Accelerating or deferring income can save estimated tax break.
 Corporations (other than certain “large” corporations, see below) can avoid being penalized for underpaying estimated taxes if they pay installments based on 100% of the tax shown on the return for the preceding year. Otherwise, they must pay estimated taxes based on 100% of the current year's tax. However, the 100%-of-last-year's-tax safe harbor isn't available unless the corporation filed a return for the preceding year that showed a liability for tax. A return showing a zero tax liability does not satisfy this requirement. Only a return that shows a positive tax liability for the preceding year makes the safe harbor available.

: A corporation (other than a “large” corporation) that anticipates a small net operating loss for 2010 (and substantial net income in 2011) may find it worthwhile to accelerate just enough of its 2011 income (or to defer just enough of its 2010 deductions) to create a small amount of net income for 2010. This will permit the corporation to base its 2011 estimated tax installments on the relatively small amount of income shown on its 2010 return, rather than having to pay estimated taxes based on 100% of its much larger 2011 taxable income. Also, by accelerating income from 2011 to 2010, the income may be taxed at a lower rate in 2010, e.g., at 15% instead of at 25% or 34%. However, where a 2010 NOL would result in a carryback that would eliminate tax in an earlier year, the value of the carryback should be compared to the cost of having to pay only a small amount of estimated tax for 2011.

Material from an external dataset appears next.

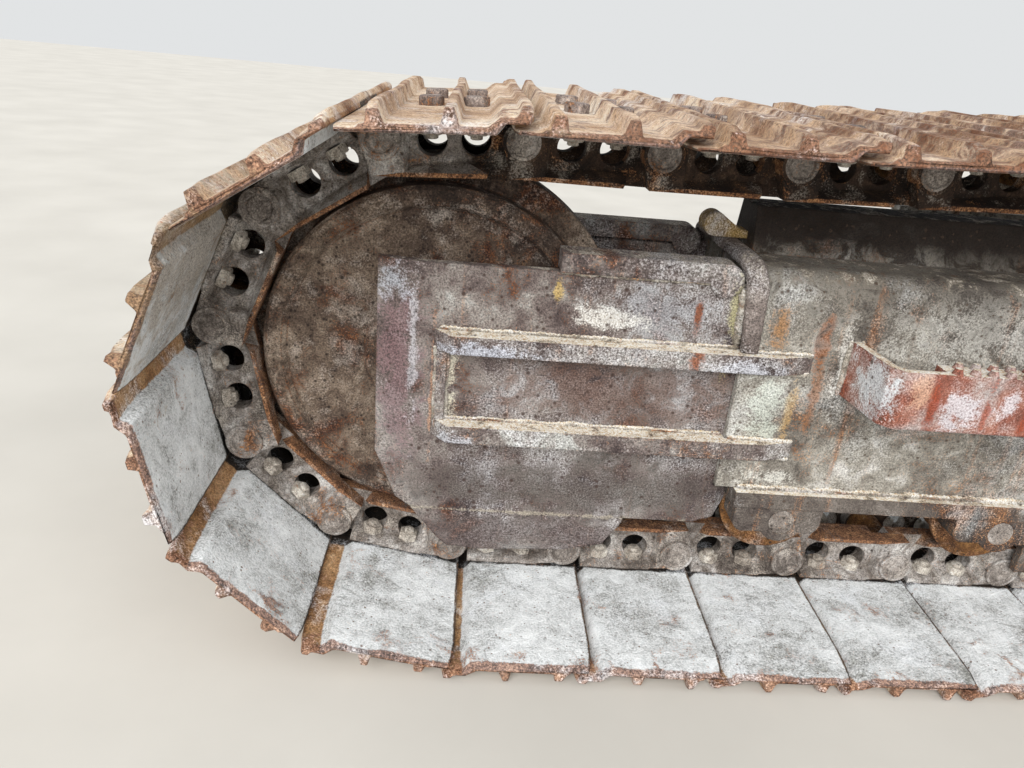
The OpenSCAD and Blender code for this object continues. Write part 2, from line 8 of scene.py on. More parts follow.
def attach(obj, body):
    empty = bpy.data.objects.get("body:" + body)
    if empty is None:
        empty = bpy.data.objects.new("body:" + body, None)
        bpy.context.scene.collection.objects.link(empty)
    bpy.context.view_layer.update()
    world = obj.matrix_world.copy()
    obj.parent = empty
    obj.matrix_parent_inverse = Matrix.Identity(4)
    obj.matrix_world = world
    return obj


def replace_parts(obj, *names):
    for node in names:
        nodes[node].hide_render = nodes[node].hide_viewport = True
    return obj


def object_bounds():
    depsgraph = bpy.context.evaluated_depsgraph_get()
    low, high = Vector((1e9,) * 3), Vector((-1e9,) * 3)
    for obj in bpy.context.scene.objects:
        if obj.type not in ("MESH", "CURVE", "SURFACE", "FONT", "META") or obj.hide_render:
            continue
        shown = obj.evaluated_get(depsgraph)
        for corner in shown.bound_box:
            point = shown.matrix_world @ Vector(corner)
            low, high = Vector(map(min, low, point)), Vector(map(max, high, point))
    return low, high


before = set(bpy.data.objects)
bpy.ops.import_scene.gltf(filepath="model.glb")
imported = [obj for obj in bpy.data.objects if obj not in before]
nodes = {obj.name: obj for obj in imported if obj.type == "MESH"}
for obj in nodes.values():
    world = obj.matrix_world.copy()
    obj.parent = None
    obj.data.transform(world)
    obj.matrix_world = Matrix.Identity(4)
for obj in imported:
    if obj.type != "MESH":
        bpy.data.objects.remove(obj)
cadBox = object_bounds()
print("frame loaded:", len(nodes), "nodes")

# Sizes of the unit in millimetres, measured from the idler's axle and the bottom pins
unitSize = {
    "pitch": 171.45, "links": 44, "phase": 0.203, "teeth": 21, "footDepth": 29, "pinHalf": 86,  # chain
    "carrierX": 1330, "carrierLift": 40, "sagFront": 16, "sagRear": 22,  # top run
    "shoeWidth": 600, "shoeThickness": 9, "shoeSeat": 0.3, "tipDepth": 58, "lap": 22, "lapDrop": 12.2,  # shoes
    "bars": (6, 80, 154), "barPitch": 74,  # bars of a shoe, from its own first edge
    "jointOut": 430, "jointHeight": 320,  # plate that bolts to the body
    "frameHalf": 132, "frameFront": 395, "frameHigh": 735, "shoulder": 460, "deck": 440, "barTop": 153,
    "frameCorner": 30, "frameMiddle": 52,  # radius of the shoulder, and half of what is left open on the roof
    "guardFace": 122, "ribTop": 352, "ribGap": 124, "ribThickness": 24, "driveRadius": 168,
}


def chainSizes(u):
    # Half-wheel arcs plus two straight runs, less what the top run's rise and sag take up
    turn = np.radians(720 / u["teeth"])
    wheel = u["pitch"] / (2 * np.sin(turn / 2))
    arc = np.pi / turn
    run = (u["links"] - 2 * arc) * u["pitch"] / 2
    tail = run - u["carrierX"]
    rise = u["carrierLift"] ** 2 * (1 / u["carrierX"] + 1 / tail) / 2
    sag = 8 / 3 * (u["sagFront"] ** 2 / u["carrierX"] + u["sagRear"] ** 2 / tail)
    return turn, wheel, arc, run - (rise + sag) / 2


linkTurn, wheelRadius, arcLinks, centres = chainSizes(unitSize)
origin = np.array([centres / 2, unitSize["jointOut"], unitSize["jointHeight"]])


def topHeight(x):
    # Straight rise to the carrier roller and fall behind it, each less a parabola for the sag
    u = unitSize
    v = x / u["carrierX"]
    w = (x - u["carrierX"]) / (centres - u["carrierX"])
    front = u["carrierLift"] * v - 4 * u["sagFront"] * v * (1 - v)
    rear = u["carrierLift"] * (1 - w) - 4 * u["sagRear"] * w * (1 - w)
    return 2 * wheelRadius + np.where(x < u["carrierX"], front, rear)


def pinPlaces():
    # Pins counted along the loop: bottom line, arc round the sprocket, top run, arc round the idler
    u = unitSize
    t = np.arange(u["links"]) + u["phase"]
    tBottom = centres / u["pitch"]
    tDrive = tBottom + arcLinks
    tTop = u["links"] - arcLinks
    a = (t - tBottom) * linkTurn
    b = (t - tTop) * linkTurn
    xTop = centres * (tTop - t) / (tTop - tDrive)
    places = [
        np.stack([t * u["pitch"], 0 * t], 1),
        np.stack([centres + wheelRadius * np.sin(a), wheelRadius * (1 - np.cos(a))], 1),
        np.stack([xTop, topHeight(xTop)], 1),
        np.stack([-wheelRadius * np.sin(b), wheelRadius * (1 + np.cos(b))], 1),
    ]
    part = np.digitize(t, [tBottom, tDrive, tTop])
    return np.choose(part[:, None], places)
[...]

: Generally speaking, a taxpayer will be treated as a “large” corporation only if it had taxable income of $1 million or more in any one of the three preceding tax years. As a result, a corporation that didn't reach that threshold in 2008 or 2009 but expects net income of $1 million or more in 2011 and later tax years will have an additional incentive for deferring income into (or accelerating deductions from) 2011. If such a shifting of income or deductions lets the corporation avoid reaching the $1 million threshold in 2010, it will be able to use the 100%-of-last-year's-tax safe harbor in 2011.